REGIONAL NEWS.ID, TANJUNGPINANG – Sejumlah sopir angkutan kota di Tanjungpinang mengeluh oleh karena penerapan pelayanan pendistribusian Pertalite menggunakan aplikasi QR Code. Khawatir kebijakan ini mengancam profesi mereka sebagai sopir.
“Penghasilan sebagai sopir angkot sangat minim. Kami hanya sopir bukan pemilik angkutan. Bayangkan kami harus mencari setoran, BBM dan biaya makan harian serta biaya hidup anak dan isteri kami dirumah,” ujar salah seorang sopir angkot.
Sopir angkot lain bernama Bujang mengaku syarat pendaftaran QR Code Pertalite pajak kenderaan harus hidup.

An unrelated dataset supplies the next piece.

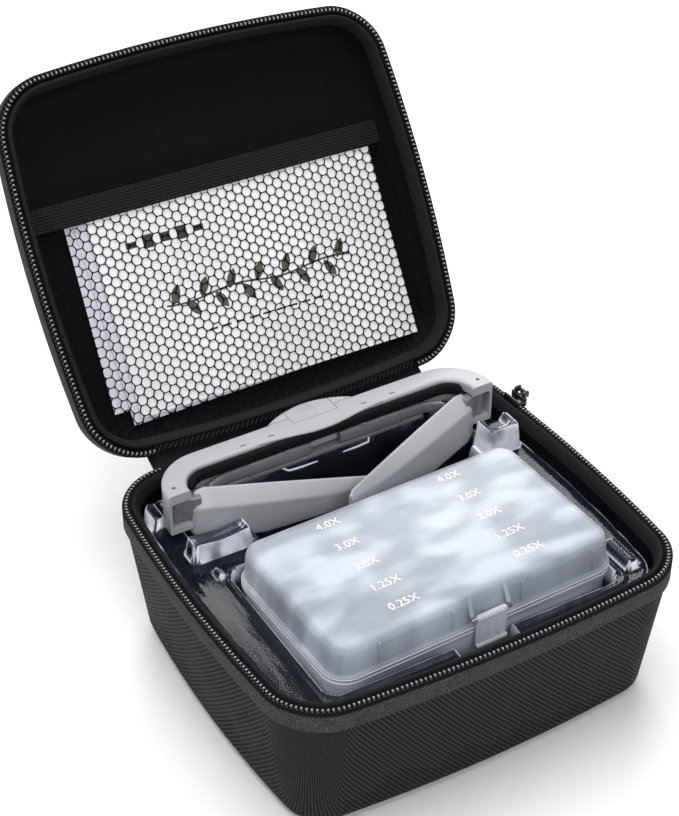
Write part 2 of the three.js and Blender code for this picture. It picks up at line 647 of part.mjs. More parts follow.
function lensRack() {
  let rack = block(-58, 58, -35, 35, 52.3, 57);
  for (let row = 0; row < LENS_ROWS; row++) {
    const y = (row - (LENS_ROWS - 1) / 2) * LENS_PITCH;
    rack = rack.subtract(block(-LENS_W / 2 - 0.6, LENS_W / 2 + 0.6, y - 1.6, y + 1.6, 53.2, 70));
  }
  return rack;
}

function lensBoxGroup() {
  const group = new THREE.Group();
  group.position.set(BOX_X, BOX_Y, 0);
  group.rotation.z = BOX_YAW * deg;
  group.add(
    mesh('lens_box_base', lensBoxBase(), FROSTED()),
    mesh('lens_box_lid', lensBoxLid(), FROSTED()),
    mesh('lens_box_latch', lensBoxLatch(), FROSTED()),
    mesh('latch_pin', rod(0.8, LATCH_X - PIN_HALF, LATCH_X + PIN_HALF, LATCH_Y, LATCH_Z, 'x', 10),
      STEEL()),
    mesh('box_hinge_pin_left', rod(0.8, -45.6, -34, BOX_HINGE_Y, BOX_SPLIT, 'x', 10), STEEL()),
    mesh('box_hinge_pin_right', rod(0.8, 34, 45.6, BOX_HINGE_Y, BOX_SPLIT, 'x', 10), STEEL()),
    mesh('lens_rack', lensRack(), FROSTED()));
  for (let row = 0; row < LENS_ROWS; row++) {
    const y = (row - (LENS_ROWS - 1) / 2) * LENS_PITCH;
    group.add(mesh(`spare_lens_${row + 1}`, lensPlate().translate([0, y, 53.5 + LENS_H]), CLEAR()));
  }
  return group;
}

// ---------------------------------------------------------------- assembly
// The lid and what it holds are drawn closed, then swung open about the hinge line.
function openLid() {
  const swing = new THREE.Group();
  swing.position.set(0, HINGE_Y, HINGE_Z);
  swing.rotation.x = -LID_OPEN * deg;
  const closed = new THREE.Group();
  closed.position.set(0, -HINGE_Y, -HINGE_Z);
  closed.add(...lidParts(), ...papers());
  swing.add(closed);
  return swing;
}

const loupesKit = new THREE.Group();
loupesKit.name = 'dental_loupes_kit';
loupesKit.add(...baseParts(), hingeGusset(), openLid(), zipperGroup());
loupesKit.add(...trayParts(), headsetGroup(), lensBoxGroup());

export default loupesKit;
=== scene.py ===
import math

import bmesh
import bpy
import numpy as np
from mathutils import Matrix, Vector


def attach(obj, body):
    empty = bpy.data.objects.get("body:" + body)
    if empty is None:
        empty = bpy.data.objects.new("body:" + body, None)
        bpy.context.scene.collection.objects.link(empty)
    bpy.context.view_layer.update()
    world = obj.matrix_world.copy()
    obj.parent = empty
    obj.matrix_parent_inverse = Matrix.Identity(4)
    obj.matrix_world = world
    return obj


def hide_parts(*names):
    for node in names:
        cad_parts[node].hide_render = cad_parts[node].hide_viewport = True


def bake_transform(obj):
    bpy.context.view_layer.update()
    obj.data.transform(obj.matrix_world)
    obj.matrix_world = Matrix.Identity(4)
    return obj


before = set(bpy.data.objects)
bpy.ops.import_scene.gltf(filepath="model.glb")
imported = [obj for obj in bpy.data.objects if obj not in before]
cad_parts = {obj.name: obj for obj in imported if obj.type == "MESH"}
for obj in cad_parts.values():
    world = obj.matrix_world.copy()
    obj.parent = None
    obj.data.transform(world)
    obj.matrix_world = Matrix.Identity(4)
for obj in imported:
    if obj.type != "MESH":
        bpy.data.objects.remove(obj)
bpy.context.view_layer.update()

MM = 0.001

# ---------------------------------------------------------------- the case's plan
CASE_W, CASE_D, CASE_R, CASE_BULGE = 200.0, 179.0, 23.5, 5.2
CORNER_STEPS, SIDE_STEPS = 14, 36
HINGE_Y, HINGE_Z, LID_OPEN = 93.75, 79.9, -122.5
ZIP_END = 69.5          # half length of the gap in the zip at the hinge
# Insets of the shell's outside and inside, and of the lining's and the binding's inner faces.
WALL, INNER, LINED, BOUND = 1.2, 3.8, 5.3, 7.7
CORNERS = ((1, -1, -90), (1, 1, 0), (-1, 1, 90), (-1, -1, 180))     # signs, first angle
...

Kondisi ini tentu akan membuat angkot yang sudah mati pajak tidak bisa mendaftar pada program pengendalian subsidi Pertalite.
“Kami berharap penerapan kebijakan ini juga harus melihat kondisi ekonomi para sopir angkot. Rata-rata angkot yang beroperasi di Tanjungpinang mati pajak,” kata Bujang, Ahad (15/9/2024).
Padahal dulu angkot menjadi transportasi primadona masyarakat Tanjungpinang, Sekarang angkot perlahan-lahan ditinggalkan karena banyak faktor.
Nasib sopir angkot sebenarnya sangat tragis, untuk berputar mencari penumpang kami harus membeli BBM botolan, terkadang penumpang belum dapat BBM kami sudah habis ditengah jalan.
“Anak isteri kami dirumah juga harus kami nafkahi, belum bayar kontrakan rumah atau kamaran, biaya sekolah dan belum lagi kalau kami sakit. Banyak persoalan hidup yang menyebabkan pajak angkot belum mampu dibayar,” ungkapnya.
Jangankan membayar pajak, kita makan saja susah. Kalau kita bayar pajak kita tidak bisa makan, apalagi menjadi supir sudah menjadi mata pencaharian kami selama puluhan tahun, sambungnya
Seharusnya kata dia, pemerintah setempat turut prihatin dan memberikan kami kelonggaran berusaha, kami hanya bertahan hidup. Seharusnya setiap ada razia para sopir angkot diberi kebebasan dan jangan dulu diharuskan untuk membayar pajak kenderaan.
“Kalau setiap ada razia, kami memohon agar angkot diberi kebabasan. Pemerintah seharusnya memaklumi kondisi kami para sopir,” ujarnya.
Selain itu, kami meminta pemerintah mencarikan solusi agar sopir angkutan kota di Tanjungpinang masih dibolehkan mendapat subsidi Pertalite.
“Hampir 200 unit angkot beroperasi di Tanjungpinang, dan rata-rata mati pajak. Semoga pemerintah memberikan kami solusi. Karena untuk terus bisa mencari nafkah kami terpaksa harus beralih ke BBM botolan yang jelas-jelas harga per liternya lebih mahal daripada di SPBU,” sebutnya.